KENTİN ÇEŞİTLİLİĞİ
Her kentin kendine özgü bir ruhu vardır. O kentin sınırlarına girer girmez bunun farkına varırız. Bazı kentler her zaman uyanıktır; zaman kavramını kaybedersin.
Bazı kentler sabahları bile ıssızdır. Bu ayrıma göre, İstanbul uyumayan kentlerden biri. Kalabalığıyla, her zaman var olan hareketliliği ve insan çeşitliliğiyle kendine özgü ruhu her daim hissettirebilen bir kent burası. Özellikle sanayileşmeyle her yerde ivme kazanan kırdan kente göçlerden, en çok İstanbul nasiplendi diyebiliriz. İki kıta arasında köprü olması, insanlık kadar eski olan tarihi, ve sembolleşmiş mimarisinin yanı sıra, Türkiye'nin ekonomik merkezlerinden biri olma özelliği de onu en fazla göç alan kentlerden biri yapmıştır.

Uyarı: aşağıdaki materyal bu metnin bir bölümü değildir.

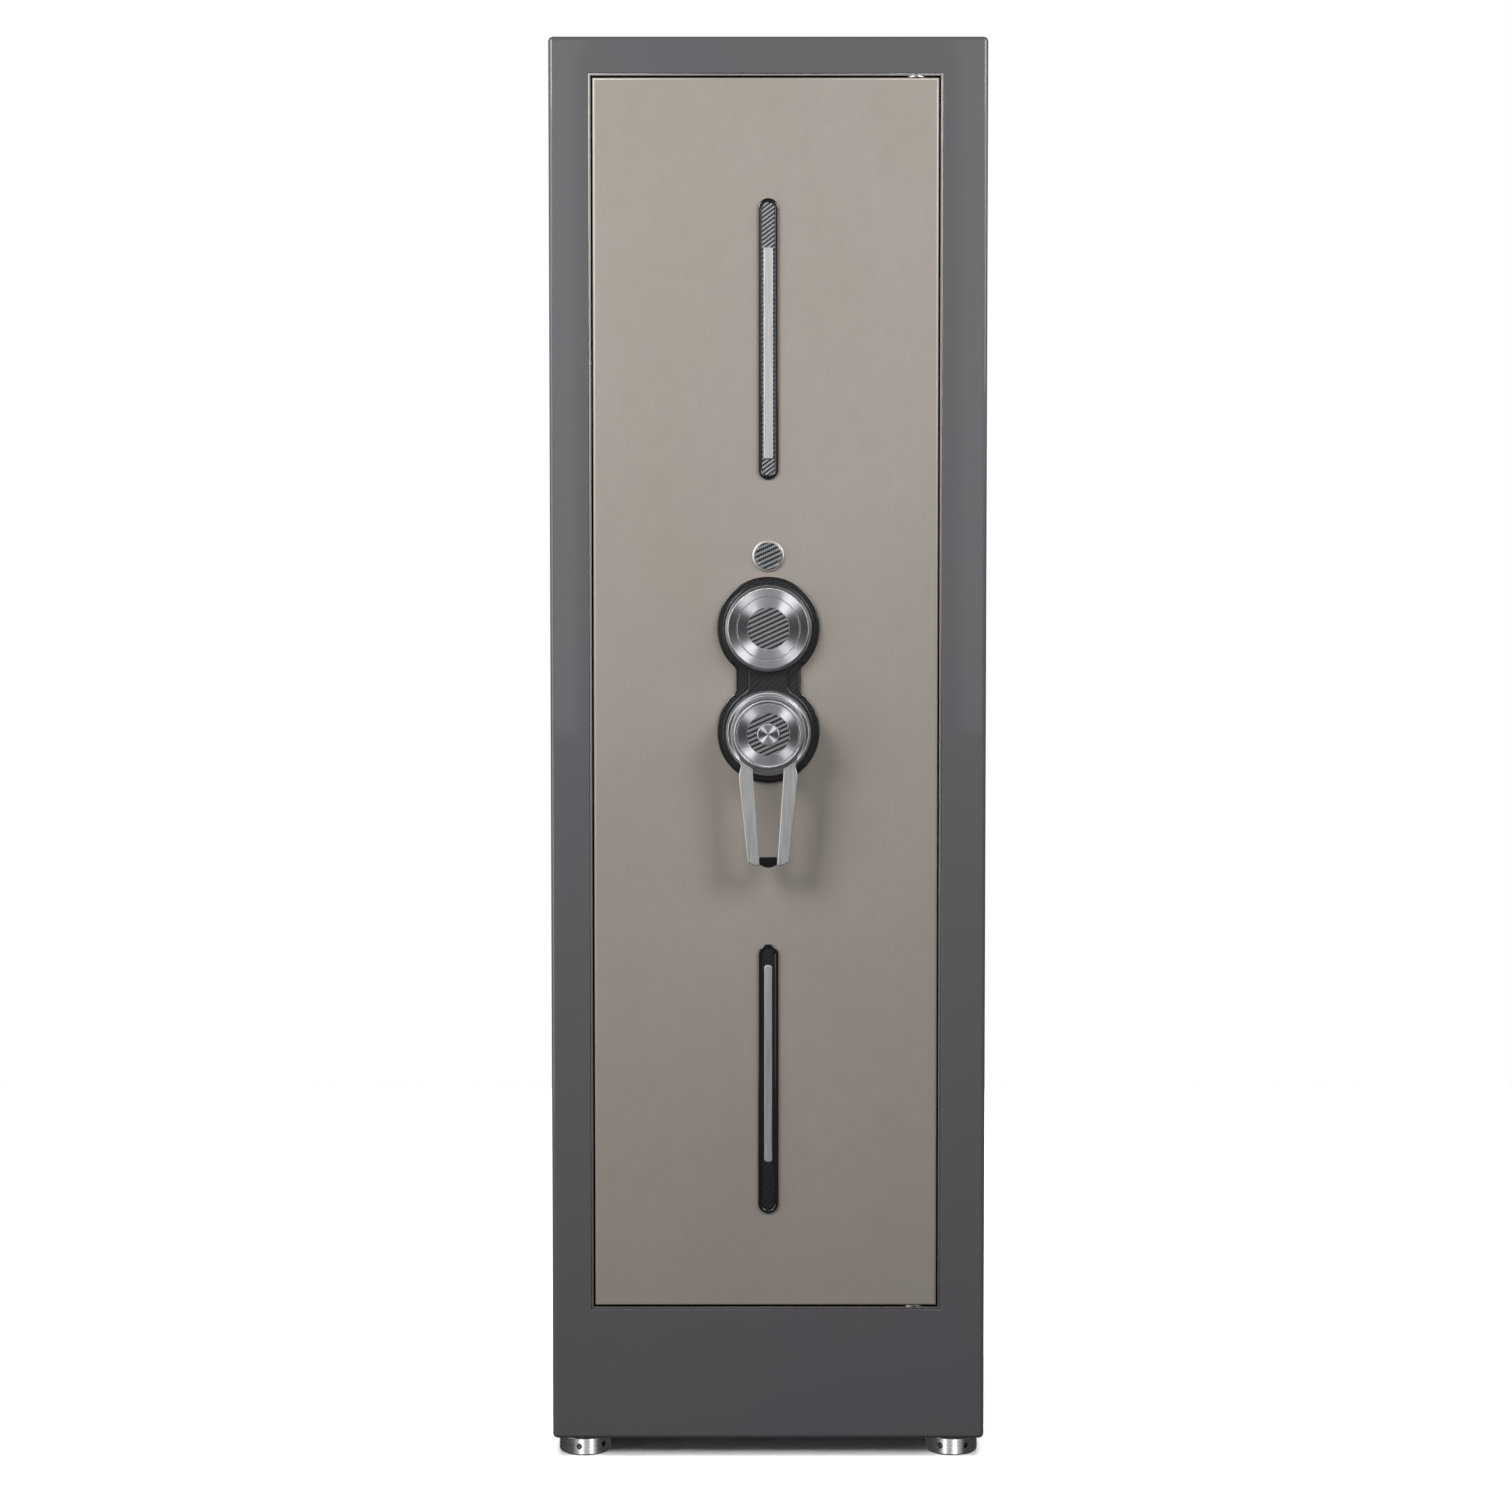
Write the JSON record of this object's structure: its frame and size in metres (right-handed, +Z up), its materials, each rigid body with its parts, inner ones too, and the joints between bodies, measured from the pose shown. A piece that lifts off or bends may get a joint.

Küreselleşmeyle beraber bu insan çeşitliliğine eklenen göçmenler ve mülteciler kentin dokusunun değişmesinde çok büyük etkilere sebep olmuşlardır. Özellikle kendi kültür ve geleneklerini yerleştikleri alanlara taşımış olmaları kentin yerlileri tarafından ne kadar hoş karşılanmıyor olsa da bu durumun önüne geçilememiştir.
Dolayısıyla kentin bu bölgelerine olan talebin oldukça düşük olduğunu gözlemleyebiliriz.
Bütünsel pencereden bakınca her bir kentin kendine özgü özellikleri olduğunu söylemiştik. Ancak bu her kentin homojen olduğu ve her semtin aynı özellikleri taşıdığı anlamına gelmez. İstanbul özelinde, her semtin hatta her mahallenin birbirinden farklı olduğunu gözlemleyebiliriz. Güngören, Bağcılar gibi gettolarda yaşanan hayat ve hakim olan zihniyet bambaşkayken, Kadıköy ve Etiler'deki bambaşka olabiliyor. Bu farklılığın en temel sebebi bu alanlarda yaşayan insanların birbirinden farklı olan yaşam tarzları. Yaşayışlarındaki bu farklılık somut olarak kente yansıyor. Bu yüzden bir mekanda kendimizi rahat ve oraya ait hissetmemiz çoğunlukla oraya hakim olan zihniyet ve yaşam tarzını benimsemiş olmamızdan kaynaklanıyor.
Hepimiz zaman ve mekana bağlı varlıklar olduğumuzdan, kentin bu çeşitliliği ve çoğu zaman ayrıştırıcılığından sıyrılmamız ölene kadar mümkün olmayacaktır.
Kendimizi geliştirerek farklı mekanlara entegre olabilsek bile, sadece tek bir mekana ait olma hissinden kurtulamayacağımızı düşünüyorum.